Lauren Weber (she/her/hers)

Major: Geography

Minor: Geology

Concentration: Urban Studies

Hometown: Aloha, OR

Fun fact: I love to bake and have made three wedding cakes!

Geography provides a framework that I can use to look at my interests in both the natural and social sciences. Geography makes room for interdisciplinary work and thinking across systems, which I believe is essential to making change!

Geography has made clear to me how essential civic engagement is to academia. Some of my favorite geography classes at Macalester have involved a community partner or civic engagement component in the Twin Cities.

Selma Osman (she/her/hers)

Majors: Geography and Economics 

Concentrations: Urban Studies and International Development 

Hometown: Cairo, Egypt

Fun fact: I still have a baby tooth!

I happened on Geography unwittingly my first year by filling a space in my schedule with a course that sounded interesting. It happened to be Geography of World Urbanization with Professor Catherine Chang. I loved the course and decided to pursue an urban studies concentration. However, many urban studies courses at Mac (and the ones I was interested in) happened to be in the geography department. My advisor (Catherine) convinced me that I might as well do a geography major since I had already taken so many geography courses. In following through with that I fell in love with geography. I love how interdisciplinary and tangible it is. 

Geography has taught me to look at things as interconnected (historically, spatially, etc.) and to look at things through different scales — it is a framework through which I now view the world. My mentor in the department would be Catherine Chang, who convinced me to do the major and is overall amazing. I like to think that I have been somewhat of a mentor to younger students. If anything I am a big proponent of the major. 

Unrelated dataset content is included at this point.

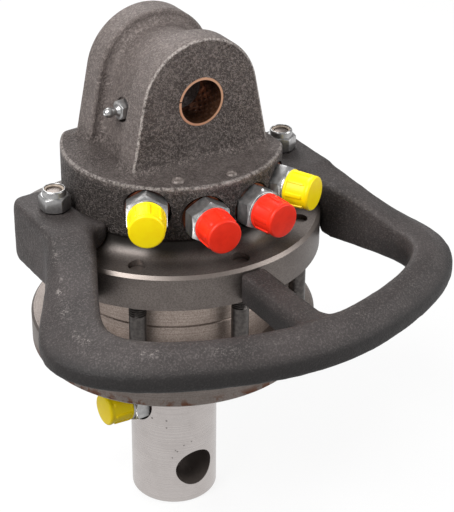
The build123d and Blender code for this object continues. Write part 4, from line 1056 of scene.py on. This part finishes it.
# %% Finishes of the CAD nodes
node_finishes = {
    "head_casting": cast_head_finish, "hose_guard": cast_guard_finish,
    "cam_ring": ring_finish, "bearing_ring": ring_finish, "lower_plate": plate_finish,
    "rotor_shaft": shaft_finish, "journal_bush": bronze_finish, "bearing_cage": brass_finish,
    "vane_springs": spring_finish, "swivel_seals": rubber_finish, "joint_seals": rubber_finish,
    "shaft_seal": rubber_finish, "wiper": rubber_finish, "bush_front": bush_finish,
    "bush_rear": bush_finish, "body_bolts": black_finish, "guard_bolts": black_finish,
    "guard_nuts": zinc_finish, "grease_nipple": zinc_finish,
}
for name, piece in nodes.items():
    finish = node_finishes.get(name, ground_finish)
    if name.startswith("fitting_"):
        finish = zinc_finish
    if name.startswith("seal_"):
        finish = copper_finish
    if name.startswith("cap_"):
        finish = red_finish if "inner" in name else yellow_finish
    piece.data.materials.clear()
    piece.data.materials.append(finish)
print("finishes put on", len(nodes), "nodes")

# %% [markdown]
# The new pieces get the same finishes as the nodes that they stand in for. Pieces with one finish
# share one material, so that the yellow of a cap can be changed later for every cap at once. The
# nylon rings get a finish of their own.

# %% Finishes of the new pieces
def dress(pieces, finish):
    for piece in pieces:
        piece.data.materials.clear()
        piece.data.materials.append(finish)


dress(fittings.values(), zinc_finish)
dress([caps[name] for name in port_names if "inner" not in name], yellow_finish)
dress([caps[name] for name in port_names if "inner" in name], red_finish)
dress(bolts, black_finish)
dress(lock_nuts + [nipple], zinc_finish)
dress(bushes, bush_finish)
dress(casting_spots, fettled_finish)
dress([guard], cast_guard_finish)
dress(grip_rings, nylon_finish)
print("new pieces dressed, materials", len(bpy.data.materials))

# %% [markdown]
# The photograph was taken from above and to the left with a long lens. The camera could be placed
# by eye, but a small slip moves every edge. It stands on a line through a point near the flange,
# at the bearing and height that put every edge where it is in the picture. The picture is taller
# than it is wide, so the lens is set against its height.

# %% Camera
look_at = Vector((32.95, -20.67, -135.20)) * mm
bearing = radians(-32.098)
elevation = radians(29.508)
roll = radians(0.541)
distance = 1204.33 * mm
back = Vector((sin(bearing) * cos(elevation), -cos(bearing) * cos(elevation), sin(elevation)))
level_right = Vector((cos(bearing), sin(bearing), 0.0))
level_up = back.cross(level_right)
right = level_right * cos(roll) + level_up * sin(roll)
up = back.cross(right)
bpy.ops.object.camera_add(location=look_at + back * distance)
camera = bpy.context.object
camera.matrix_world = Matrix((
    (right.x, up.x, back.x, camera.location.x),
    (right.y, up.y, back.y, camera.location.y),
    (right.z, up.z, back.z, camera.location.z),
    (0.0, 0.0, 0.0, 1.0)))
camera.data.lens = 118.75
camera.data.sensor_width = 36.0
camera.data.clip_start = 0.05
bpy.context.scene.camera = camera
print("camera at", tuple(camera.location))

# %% [markdown]
# Soft studio light: a large lamp above and to the left is the key, a weaker one fills from the
# right, and one behind draws the edges. A single lamp would leave the drum's side black. All three
# are big squares that face the middle of the rotator, since a small lamp throws hard shadows.

# %% Lamps
lit_point = Vector((0.0, -0.04, -0.14))


def softbox(name, position, size, power):
    turn = (lit_point - Vector(position)).to_track_quat("-Z", "Y").to_euler()
    bpy.ops.object.light_add(type="AREA", location=position, rotation=turn)
    lamp = bpy.context.object
    lamp.name = name
    lamp.data.size = size
    lamp.data.energy = power


softbox("key_lamp", position=(-1.1, -0.3, 1.1), size=0.9, power=31.0)
softbox("fill_lamp", position=(1.2, -0.9, 0.7), size=1.0, power=16.0)
softbox("rear_lamp", position=(0.3, 1.2, 0.9), size=0.9, power=12.0)
print("lamps", len(bpy.data.lights))

# %% [markdown]
# The rotator stands on a plain white ground. More light would burn the floor out, but it would
# also burn out the steel. So the floor is white only to the camera and in reflections, and the
# world only to the camera. Both are dimmer to the light that falls on the part. The floor keeps
# the shadow.

# %% Floor and background
floor_to_camera, floor_to_light = 0.86, 0.15
floor_glow = 0.82
world_light = 0.36


def grey(level):
    return (level, level, level, 1.0)


def white_ground():
    finish = Finish("white_ground")
    tree = finish.tree
    seen = node(tree, "LightPath")
    base = blend(tree, seen.outputs["Is Camera Ray"], grey(floor_to_light), grey(floor_to_camera))
    finish.set(base_color=base, roughness=0.9)
    rays = maths(tree, "MAXIMUM", seen.outputs["Is Camera Ray"], seen.outputs["Is Glossy Ray"])
    glow = node(tree, "Emission", {"Color": grey(1.0), "Strength": 1.0})
    mixed = node(tree, "MixShader", {0: times(tree, rays, floor_glow), 1: finish.shader.outputs[0],
                                     2: glow.outputs[0]})
    tree.links.new(mixed.outputs[0], tree.nodes["Material Output"].inputs["Surface"])
    return finish.material


bpy.ops.mesh.primitive_plane_add(size=12.0, location=(0.0, 0.0, shaft_bottom))
floor = bpy.context.object
floor.name = "floor"
floor.data.materials.append(white_ground())

world = bpy.data.worlds.new("studio")
bpy.context.scene.world = world
world.use_nodes = True
sky = world.node_tree
seen = node(sky, "LightPath")
white_to = maths(sky, "MAXIMUM", seen.outputs["Is Camera Ray"], seen.outputs["Is Transmission Ray"])
background = sky.nodes["Background"]
background.inputs["Color"].default_value = grey(1.0)
sky.links.new(mix(sky, white_to, world_light, 1.0), background.inputs["Strength"])
bpy.context.scene.view_settings.view_transform = "Standard"
print("floor at", shaft_bottom)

Julia Evelyn (she/her/hers)

Major: Geography

Minor: Biology

Concentration: Urban Studies

Hometown: Ithaca, NY

Fun fact: One of my favorite animals is the octopus! I find them really beautiful and fascinating.

I took AP Human Geography in high school on a whim, and it was one of the first classes I had taken where I was actively excited about what I was learning. I really loved the way it pushed me to look at the world through an interdisciplinary lens. Geography isn’t just about people or the environment or money or any one thing, it’s about how all of these factors change and move and interact with each other in different places. It shows you that place matters! It’s made me realize how much of my identity is related to the places I feel connected to. When I came to Mac, I explored other majors but never found something I liked learning about as much as Geography.